Goodarzi suggests the pain felt by the laid-off staff is worth it to protect Intuit's jobs in the long run.
"Companies that aren’t prepared to take advantage of this AI revolution will fall behind and, over time, will no longer exist," he said in the memo sent to staff.
"Intuit is in a position of strength; we have the strategy and momentum that we need to succeed. To fulfill our mission to power the prosperity of our customers around the world and strengthen our leadership position, we must accelerate our innovation and investments in the areas that are most important to our future success."

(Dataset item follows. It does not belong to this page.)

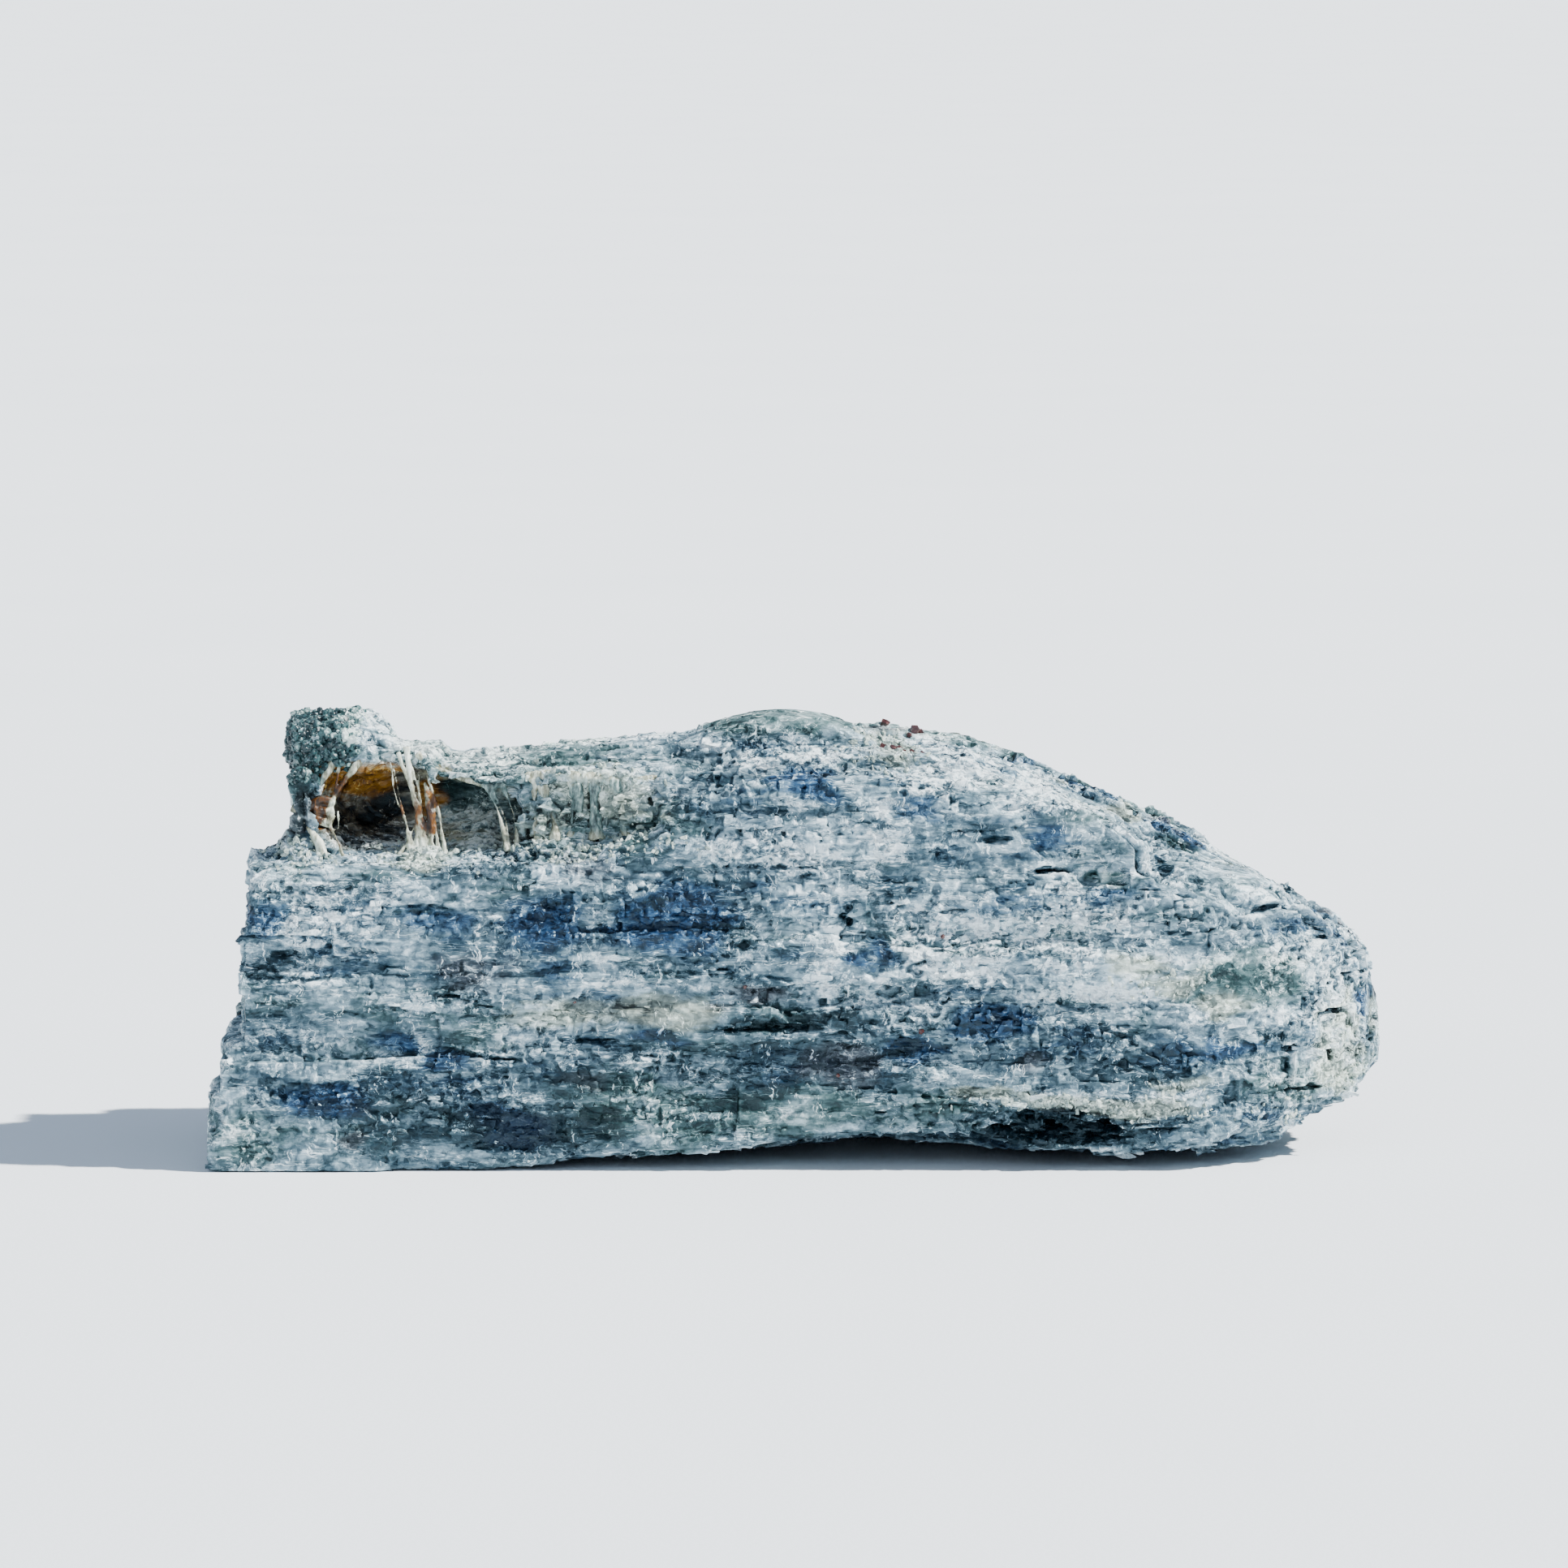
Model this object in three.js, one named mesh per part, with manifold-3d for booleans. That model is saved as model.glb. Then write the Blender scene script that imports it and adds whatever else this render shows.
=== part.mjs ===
// A kyanite blade cluster: one natural stone of long flat blades grown together side by side.
// The blades lie along X, their broad faces look along -Y and +Y, and the stone rests on Z = 0.
// Each blade is an outline in the XZ plane pushed through along Y; the overlapping blades are joined
// into one solid, hollowed under the crest, narrowed in plan towards the nose and cut flat where it rests.
// Units are millimetres.
import * as THREE from "three";
import { mergeVertices } from "three/addons/utils/BufferGeometryUtils.js";
import Module from "manifold-3d";

const length = 110; // along X, from the stepped end to the nose
const depth = 32; // along Y, front face to back face
const height = 41.5; // along Z, floor to the top of the lens blade
const halfLength = length / 2;
const frontFace = -depth / 2;
const backFace = depth / 2;
const skinRelief = 0.7; // how far the skin blades may stand proud of the blade that carries them
const ledgeTop = 28.6; // the shelf in front of the hollow, where the front blades end
const mergeDistance = 1e-4;

const wasm = await Module();
wasm.setup();

// A closed three.js geometry as a manifold-3d solid.
function toSolid(geometry) {
  geometry.deleteAttribute("normal");
  geometry.deleteAttribute("uv");
  const merged = mergeVertices(geometry, mergeDistance);
  const mesh = new wasm.Mesh({
    numProp: 3,
    vertProperties: merged.attributes.position.array,
    triVerts: new Uint32Array(merged.index.array),
  });
  return new wasm.Manifold(mesh);
}

// A manifold-3d solid back as a geometry with flat faces.
function toGeometry(solid) {
  const mesh = solid.getMesh();
  const positions = new THREE.BufferAttribute(new Float32Array(mesh.vertProperties), 3);
  const geometry = new THREE.BufferGeometry();
  geometry.setAttribute("position", positions);
  geometry.setIndex(new THREE.BufferAttribute(new Uint32Array(mesh.triVerts), 1));
  const facets = geometry.toNonIndexed();
  facets.computeVertexNormals();
  return facets;
}

function shapeOf(points) {
  return new THREE.Shape(points.map(([a, b]) => new THREE.Vector2(a, b)));
}

// One blade: its XZ outline, the Y of its front and back faces, the bevel round its rims,
// and how far it is turned about Z (yaw) and about X (lean), in degrees, about its own middle.
function blade({ outline, front, back, bevel = 0.6, yaw = 0, lean = 0 }) {
  const geometry = new THREE.ExtrudeGeometry(shapeOf(outline), {
    depth: back - front - 2 * bevel,
    bevelThickness: bevel,
    bevelSize: bevel,
    bevelOffset: -bevel,
    bevelSegments: 1,
  });
  geometry.rotateX(Math.PI / 2); // the outline's second number becomes Z, and its depth runs to -Y
  geometry.translate(0, back - bevel, 0);
  const middle = new THREE.Box3()
    .setFromBufferAttribute(geometry.attributes.position)
    .getCenter(new THREE.Vector3());
  geometry.translate(-middle.x, -middle.y, -middle.z);
  geometry.rotateX(THREE.MathUtils.degToRad(lean));
  geometry.rotateZ(THREE.MathUtils.degToRad(yaw));
  geometry.translate(middle.x, middle.y, middle.z);
  return toSolid(geometry);
}

// A stretched ball, for cutting a rounded hollow.
function ball({ centre, radii, roll = 0 }) {
  const geometry = new THREE.SphereGeometry(1, 24, 14);
  geometry.scale(...radii);
  geometry.rotateY(THREE.MathUtils.degToRad(roll));
  geometry.translate(...centre);
  return toSolid(geometry);
}

// The front blade: stepped at its broken left end, low under the ledge, and lifted off the floor midway.
const frontBlade = blade({
  front: frontFace + skinRelief,
  back: -8.5,
  bevel: 0.5,
  outline: [
    [-55, -1], [-55, 6.2], [-54, 7.2], [-53.8, 10.7], [-52.7, 12], [-52.7, 15.2], [-52, 18], [-52.1, 22.4],
    [-51.6, 27.6], [-49, ledgeTop], [-34, ledgeTop], [-19, 29], [-13, 31], [-9, 34.4], [-2, 36.4], [8, 36.8],
    [15, 36.2], [20, 33.2], [23, 29.6], [27, 27.4], [33, 27.8], [40, 24.8], [46, 20.5], [50, 15], [51, 10.5],
    [49.5, 7], [45, 4], [38, 2.6], [30, 2], [23, 2.2], [17, 3.6], [8, 3.3], [1, 2.9], [-6, 1.9], [-16, 1.2],
    [-26, 0.5], [-33, -1],
  ],
});

// The second blade reaches past the front one at the top and the nose, and carries the belly.
const secondBlade = blade({
  front: -11,
  back: -2,
  bevel: 0.7,
  outline: [
    [-54, -1], [-53.6, 9.4], [-52.2, 14], [-51.4, 24], [-50.8, 28], [-46, 29], [-20, 29.4], [-14, 33], [-10, 36],
    [-5, 38], [8, 38.6], [17, 37.6], [23.4, 35], [30, 32.2], [32.6, 29.3], [39.3, 27.2], [44, 25.8], [47, 23.2],
    [50, 21.6], [52.6, 19], [54, 15], [54.9, 12.4], [54.6, 9.6], [53.4, 7.2], [50.8, 5.2], [47.2, 3.6], [44, 1.8],
    [37, 0.3], [31, -0.8], [25, 0.2], [18, 2], [8, 2.6], [-4, 1.4], [-20, 0.6], [-30, -1],
  ],
});

// The middle of the stone, with the belly that takes its weight.
const middleBlade = blade({
  front: -4,
  back: 8,
  bevel: 1.2,
  lean: -1,
  outline: [
    [-53.4, -1], [-53, 13], [-51.6, 20], [-50, 27.4], [-46, 29.2], [-22, 30], [-14, 36.5], [-6, 38.6], [6, 39.2],
    [17, 37.6], [24, 34.8], [31, 32], [39, 27.6], [46, 23.8], [52, 18.6], [55, 13], [54.6, 9], [51, 5.2], [45, 2.2],
    [38, -0.4], [31, -1.4], [23, -0.2], [14, 1.4], [-4, 1.4], [-20, 0.4], [-28, -1],
  ],
});

// The crest stands behind the ledge, over the hollow, and runs into the body on its right.
const crestBlade = blade({
  front: -6,
  back: 4.5,
  bevel: 0.6,
  outline: [
    [-47, 26], [-47.2, 33], [-47, 40.4], [-44, 41], [-41, 41.2], [-39.6, 40], [-38.2, 38.6], [-35, 38.4],
    [-33.4, 37.2], [-27, 37.7], [-20, 38], [-13, 38.6], [-6, 38.8], [6, 38], [6, 26],
  ],
});

// The lip hangs in front of the hollow like a curtain, deeper towards the right where the hollow closes.
const lipBlade = blade({
  front: -8.6,
  back: -4,
  bevel: 0.5,
  yaw: -3,
  outline: [
    [-38.6, 37.8], [-35, 38.2], [-33.2, 37.2], [-27, 36.8], [-20, 37], [-12, 37.2], [-8, 36.2], [-8, 29],
    [-14, 30.6], [-18, 32], [-24, 33.2], [-30, 34.8], [-34, 36.2],
  ],
});

// The rough knob at the crest's free end, and the foot it stands on.
const knobBlade = blade({
  front: -8.2,
  back: 1.5,
  bevel: 0.9,
  yaw: 4,
  outline: [[-47, 35.6], [-47, 40.6], [-43.4, 41.3], [-40.4, 40.4], [-38.4, 38], [-40.6, 36.6], [-43.6, 35.4]],
});

const knobFoot = blade({
  front: -9,
  back: 2,
  bevel: 0.9,
  outline: [[-47.4, 27.6], [-47, 36.4], [-44.6, 36.4], [-44.2, 32.4], [-43, 29.8], [-42, 27.6]],
});

// The pale lens-shaped blade on top, its upper rim an arc.
function lensBlade() {
  const left = -12;
  const right = 9.6;
  const bottom = 36;
  const rim = 37.4;
  const crown = height;
  const span = right - left;
  const steps = 10;
  const outline = [[right, bottom], [left, bottom]];
  for (let i = 0; i <= steps; i += 1) {
    const share = i / steps;
    outline.push([left + span * share, rim + (crown - rim) * Math.sin(Math.PI * share) ** 0.75]);
  }
  return blade({ front: -6.5, back: 2.5, bevel: 0.6, yaw: 2, outline: outline.reverse() });
}

// The overlapping slab on the right shoulder, with a dark slot under it.
const shoulderBlade = blade({
  front: -14.6,
  back: -7,
  bevel: 0.5,
  yaw: -2,
  outline: [
    [16, 35.6], [21, 35.4], [25, 34.2], [29.4, 32.6], [32.4, 30.2], [32.2, 28.3], [27, 28.2], [22, 28.6], [18, 30],
  ],
});

// Two stubby crystals that step down the flank to the nose.
const flankBlade = blade({
  front: -12.6,
  back: -3,
  bevel: 0.8,
  yaw: 3,
  outline: [[33, 26], [35.6, 28.4], [39.4, 27.6], [43.2, 26.8], [45.8, 25.2], [47, 23], [44, 22.2], [38, 23.6]],
});

const noseBlade = blade({
  front: -9,
  back: 3,
  bevel: 0.9,
  yaw: -4,
  outline: [[45, 14], [46.4, 23.4], [50, 22], [52.6, 19.6], [54, 16.4], [54.8, 12], [52, 9.4], [47, 10]],
});

// The blades behind the middle step down in height and length.
const backBlade = blade({
  front: 6,
  back: 12.5,
  bevel: 0.8,
  yaw: 1,
  outline: [
    [-51, -1], [-50.6, 8], [-49, 9.6], [-48.6, 21], [-46, 22.4], [-45.6, 30.6], [-36, 32.4], [-22, 33.4], [-10, 36.6],
    [4, 37.2], [14, 34.6], [26, 31], [36, 26.4], [44, 21], [49, 15], [50.4, 9], [46, 4.4], [38, 1.6], [26, 0.8],
    [10, 1.8], [-8, 1.4], [-24, -1],
  ],
});

const rearBlade = blade({
  front: 10.5,
  back: backFace - skinRelief,
  bevel: 0.7,
  yaw: -1,
  outline: [
    [-47.4, -1], [-47, 13.6], [-44.4, 15], [-44, 24.2], [-38, 26.4], [-20, 28.2], [-4, 31], [9, 29.6], [20, 26.2],
    [31, 22.4], [40, 16.2], [43.6, 10], [42, 5], [34, 2.2], [20, 1.6], [4, 2.4], [-12, 1.2], [-26, -1],
  ],
});

const rearStep = blade({
  front: 11,
  back: 15.2,
  bevel: 0.6,
  outline: [[-30, 26], [-28.4, 31.4], [-12, 33.6], [-2, 34], [3, 31.6], [2, 26]],
});

// A skin blade: a long low blade lying on a broad face, its ends broken a little aslant.
// stand is its share of the skin relief, and side is -1 on the front face and 1 on the back.
function skinBlade([left, right, bottom, top, stand], side) {
  const slant = (top - bottom) * 0.3;
  const root = 3; // how deep the blade is set into its carrier
  const face = side * (depth / 2 - skinRelief * (1 - stand));
  return blade({
    front: side < 0 ? face : face - root,
    back: side < 0 ? face + root : face,
    bevel: 0.3,
    outline: [
      [left, bottom + slant], [left + slant, top], [right - 2 * slant, top], [right, top - slant],
      [right - slant, bottom], [left + slant, bottom],
    ],
  });
}

// Each row is left, right, bottom, top and stand.
const frontSkin = [
  [-55, -36.5, -1, 6.6, 1], [-54, -12, 6.2, 10.8, 0.6], [-52.6, -20, 14.6, 18.4, 0.9], [-51.8, -33, 21.5, 28.2, 0.7],
  [-28, 6, 17.6, 22.4, 1], [-22, 2, 23, 26.5, 0.4], [-38, -2, 2.5, 5.8, 0.5], [-19, 19, 12.2, 15.2, 0.9],
  [-6, 26, 6.4, 10.2, 0.6], [4, 33, 17.2, 21.2, 0.8], [-8, 14, 29, 33, 0.7], [14, 42, 10.8, 14.6, 1],
  [12, 30, 23, 26.6, 0.9], [21, 40, 4.6, 8.6, 0.7],
].map((row) => skinBlade(row, -1));

const rearSkin = [
  [-46, -19, 3, 8, 1], [-43, -5, 11, 16, 0.6], [-30, 12, 18, 23, 0.9], [-10, 25, 5, 10, 0.8], [5, 35, 12, 17, 1],
].map((row) => skinBlade(row, 1));

// Everything that has grown together overlaps, so it joins into one solid.
const blades = [
  frontBlade, secondBlade, middleBlade, crestBlade, lipBlade, knobBlade, knobFoot, lensBlade(),
  shoulderBlade, flankBlade, noseBlade, backBlade, rearBlade, rearStep, ...frontSkin, ...rearSkin,
];

// The hollow under the crest: two stretched balls, the second one narrower, to the right.
const hollows = [
  ball({ centre: [-35.6, -6.4, 32.9], radii: [9.4, 8.2, 4.1], roll: -3 }),
  ball({ centre: [-25.5, -7.2, 31.6], radii: [9.2, 6.6, 2.7], roll: 5 }),
];

// Seen from above, the stone keeps its full depth on the left and rounds off to the nose.
function planLimit() {
  const outline = [
    [-halfLength, frontFace], [29, frontFace], [38, -15.2], [45, -12.6], [50.4, -8.8], [53.8, -4.4], [halfLength, 0],
    [54.4, 4], [51, 8.2], [44, 12.4], [34, 15.2], [24, backFace], [-45, backFace], [-50.5, 13.4], [-54, 7],
    [-halfLength, 1],
  ];
  const geometry = new THREE.ExtrudeGeometry(shapeOf(outline), { depth: height, bevelEnabled: false });
  return toSolid(geometry);
}

function growCluster() {
  const joined = blades.reduce((whole, piece) => whole.add(piece));
  const hollowed = hollows.reduce((whole, piece) => whole.subtract(piece), joined);
  return hollowed.intersect(planLimit());
}

const kyanite = new THREE.Mesh(
  toGeometry(growCluster()),
  new THREE.MeshStandardMaterial({ color: 0x768c97, roughness: 0.45, metalness: 0, flatShading: true }),
);
kyanite.name = "kyanite_cluster";

const cluster = new THREE.Group();
cluster.add(kyanite);

export default cluster;
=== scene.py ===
import itertools
import math
import bmesh
import bpy
import numpy as np
from mathutils import Euler, Matrix, Vector
from mathutils.bvhtree import BVHTree


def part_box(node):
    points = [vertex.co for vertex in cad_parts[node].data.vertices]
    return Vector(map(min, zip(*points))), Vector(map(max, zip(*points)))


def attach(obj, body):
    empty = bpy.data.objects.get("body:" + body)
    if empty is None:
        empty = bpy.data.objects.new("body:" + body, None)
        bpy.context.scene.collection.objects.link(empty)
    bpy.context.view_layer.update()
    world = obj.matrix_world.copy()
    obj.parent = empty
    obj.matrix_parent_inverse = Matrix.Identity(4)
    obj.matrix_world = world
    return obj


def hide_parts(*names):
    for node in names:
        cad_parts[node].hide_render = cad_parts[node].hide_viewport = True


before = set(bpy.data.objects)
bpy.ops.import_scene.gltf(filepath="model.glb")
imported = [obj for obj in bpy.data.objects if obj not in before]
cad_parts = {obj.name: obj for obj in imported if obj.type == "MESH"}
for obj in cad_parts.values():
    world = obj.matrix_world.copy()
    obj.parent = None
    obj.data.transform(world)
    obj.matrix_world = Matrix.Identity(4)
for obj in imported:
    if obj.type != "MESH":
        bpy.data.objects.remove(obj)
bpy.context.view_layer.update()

mm = 0.001  # every shape below is worked out in millimetres and becomes metres when its piece is finished
stoneLow, stoneHigh = (np.array(corner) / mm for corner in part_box("kyanite_cluster"))
leftEnd, frontFace, floorLevel = stoneLow
noseTip = stoneHigh[0]
proud = 0.4  # how far the finest flakes may stand out of the stone's box
scene = bpy.context.scene


view = {
    "distance": 700,  # from the front face to the lens
    "elevation": 7,  # degrees above the floor
    "frameWidth": 144.6,  # how much of the front face's plane the picture spans
    "aimAcross": -1,
    "aimHeight": 36.3,
    "sensor": 36,
    "nearest": 0.01,  # what is seen, in metres from the lens
    "farthest": 40,
}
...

Last year, Dropbox CEO Drew Houston said in a podcast that the cuts were specifically to "make room for investments in AI".
Houston said out loud what others have suggested more quietly; that AI investment is costing jobs. Last year, Google slashed 1,000 jobs to fund its "ambitious goals", while Buzzfeed cut 15% of staff a month after revealing plans to use AI to write stories.
However, as Brookings Institute fellow Mark Muro told Business Insider last year: "The AI explosion may be a convenient explanation for ordinary mismanagement."
Intuit's big shift
Indeed, Goodarzi detailed the reasoning behind the job cuts, saying 300 roles were being cut to "reallocate resources toward key growth areas" — and that includes AI investment.
However, the company was also reorganizing by slashing executive roles by 10%, with another 80 technology roles consolidated to bolster teams in specific locations. Two sites in Edmonton and Boise were set to close, with the 250 impacted staff relocated or let go.
In fact, the bulk of the laid-off employees were let go for another reason: "We’ve significantly raised the bar on our expectations of employee performance, resulting in approximately 1,050 employees leaving the company who are not meeting expectations and who we believe will be more successful outside of Intuit."
Goodarzi added that the new hires would primarily be in engineering and product development, as well as sales, customer service, and marketing.